[Start]
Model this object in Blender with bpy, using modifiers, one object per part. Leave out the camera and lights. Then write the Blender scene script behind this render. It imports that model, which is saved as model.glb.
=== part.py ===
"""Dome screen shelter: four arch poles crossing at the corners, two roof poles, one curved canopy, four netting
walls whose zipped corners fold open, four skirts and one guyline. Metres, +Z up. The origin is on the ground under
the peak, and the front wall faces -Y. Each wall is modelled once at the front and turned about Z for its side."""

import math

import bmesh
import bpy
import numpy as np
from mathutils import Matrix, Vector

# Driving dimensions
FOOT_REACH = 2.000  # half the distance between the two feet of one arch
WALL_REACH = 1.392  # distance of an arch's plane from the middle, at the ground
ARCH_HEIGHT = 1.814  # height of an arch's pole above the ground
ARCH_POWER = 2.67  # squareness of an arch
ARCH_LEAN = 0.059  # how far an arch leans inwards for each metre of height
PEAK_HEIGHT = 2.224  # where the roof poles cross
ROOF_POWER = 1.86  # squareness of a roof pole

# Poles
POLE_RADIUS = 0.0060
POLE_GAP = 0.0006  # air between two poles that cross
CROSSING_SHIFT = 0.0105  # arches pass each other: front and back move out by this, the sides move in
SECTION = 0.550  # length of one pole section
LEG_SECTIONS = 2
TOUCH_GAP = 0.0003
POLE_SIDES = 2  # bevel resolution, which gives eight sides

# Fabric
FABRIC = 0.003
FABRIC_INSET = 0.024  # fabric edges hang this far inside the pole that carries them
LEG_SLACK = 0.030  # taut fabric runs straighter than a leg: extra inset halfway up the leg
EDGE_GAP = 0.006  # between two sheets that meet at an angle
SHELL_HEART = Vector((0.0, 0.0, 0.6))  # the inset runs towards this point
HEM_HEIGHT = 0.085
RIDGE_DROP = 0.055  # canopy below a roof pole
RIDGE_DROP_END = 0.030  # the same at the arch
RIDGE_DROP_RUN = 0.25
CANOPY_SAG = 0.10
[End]
▸ **WRITTEN TASK**: Count how many lines in the data above hold the string "part", and give the number with no other words.

▸ **RESPONSE BELOW**: 2